To perform bar(foo(3)) with only foo converted, we use thenApply. Remember to include the join() method.

jshell> foo(3).thenApply(x -> bar(x)).join()
foo starts
bar starts
$.. ==> 3

What if we further convert the bar method to

CompletableFuture<Integer> bar(int x) {
    System.out.println("bar starts");
    return CompletableFuture.supplyAsync(() -> doWork(x));
}

To perform the same asynchronous computation, we will need thenCompose:

jshell> foo(3).thenCompose(x -> bar(x)).join()
foo starts
bar starts
$.. ==> 3

What if we use thenApply instead of thenCompose?

jshell> foo(3).thenApply(x -> bar(x)).join()
foo starts
bar starts
$.. ==> java.util.concurrent.CompletableFuture@...[Not completed]`

Notice that we do not get 3 from the join() method, but another CompletableFuture? Compare this with

jshell> Optional.of(1).map(x -> Optional.of(x))
$.. ==> Optional[Optional[1]]

jshell> Optional.of(1).map(x -> Optional.of(x)).get()
$.. ==> Optional[1]

jshell> Optional.of(1).map(x -> Optional.of(x)).get().get()
$.. ==> 1

By now, you should know that Optional.of(1).map(Optional.of(1)) will return an Optional that wraps another Optional, and the get() method only unwraps the outer Optional, leaving the inner Optional exposed. Hence, you will need two get() methods; albeit that this is not the right way. You ought to have used flatMap instead:

jshell> Optional.of(1).flatMap(x -> Optional.of(x)).get()
$.. ==> 1

Likewise, although you can get away with two join() method calls,

jshell> foo(3).thenApply(x -> bar(x)).join().join()
foo starts
bar starts
$.. ==> 3

You should start off on the right foot and use thenCompose instead.

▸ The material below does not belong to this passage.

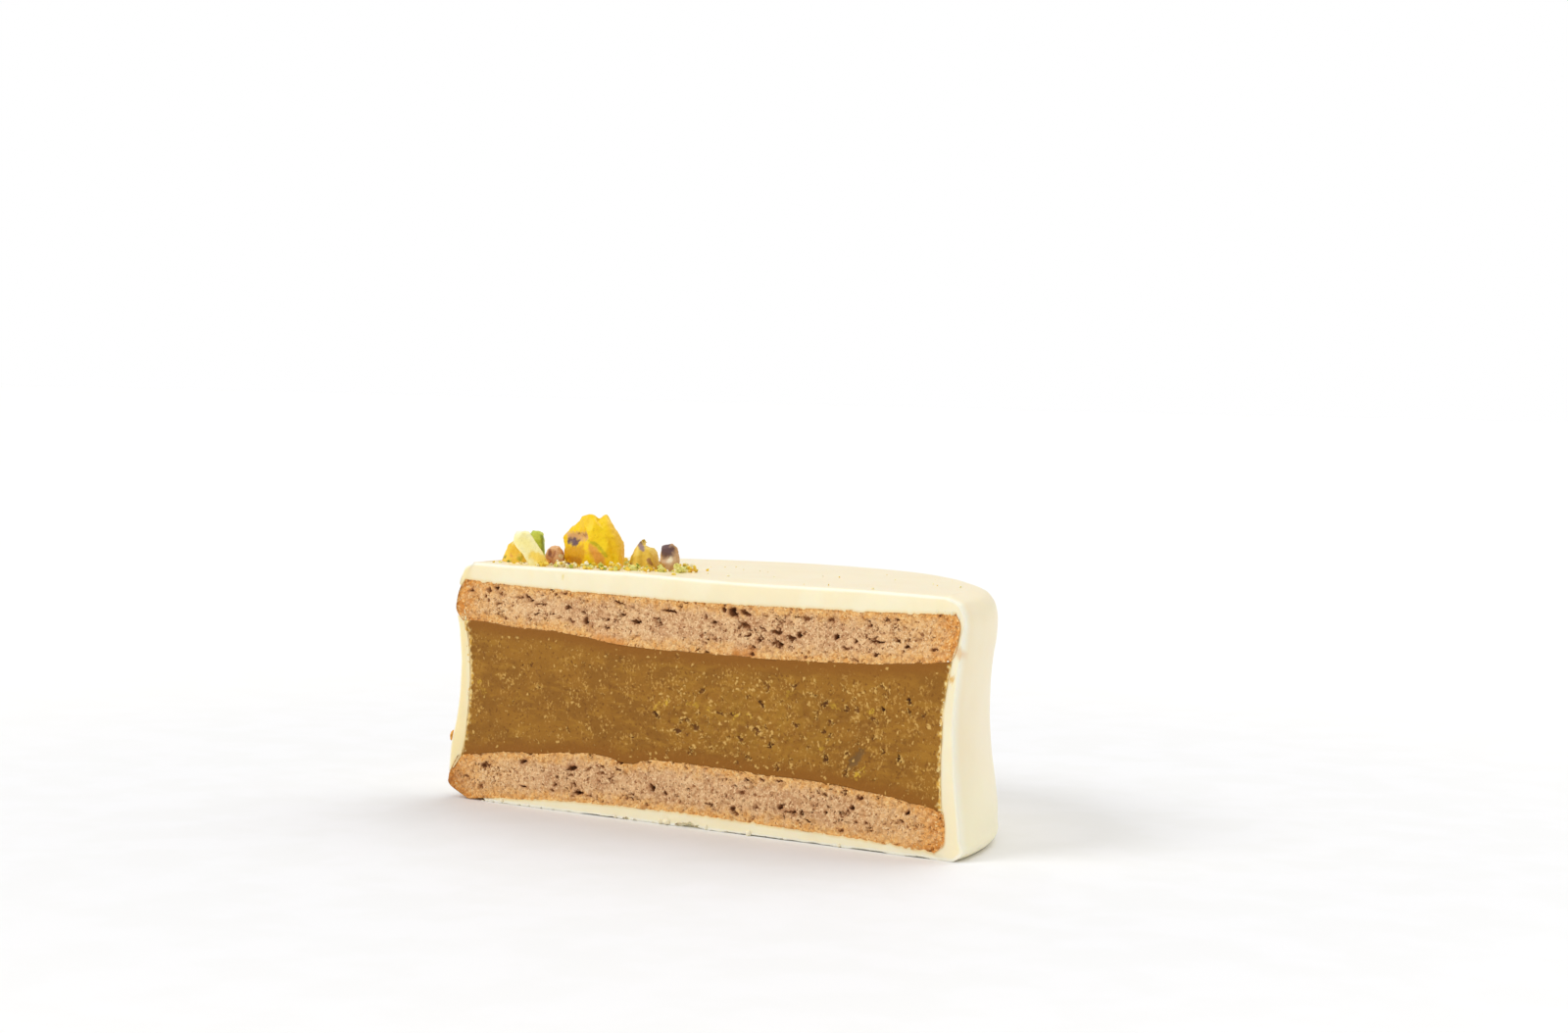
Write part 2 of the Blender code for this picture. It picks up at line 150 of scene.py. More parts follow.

There are many methods associated with Java's CompletableFuture and you will get acquainted with some of them in due time. Finally we hope that students would see that with a good appreciation of effect-free, declarative programming with contexts, you are able to readily pickup and adapt to using a new context, since the usage and design pattern is almost always the same.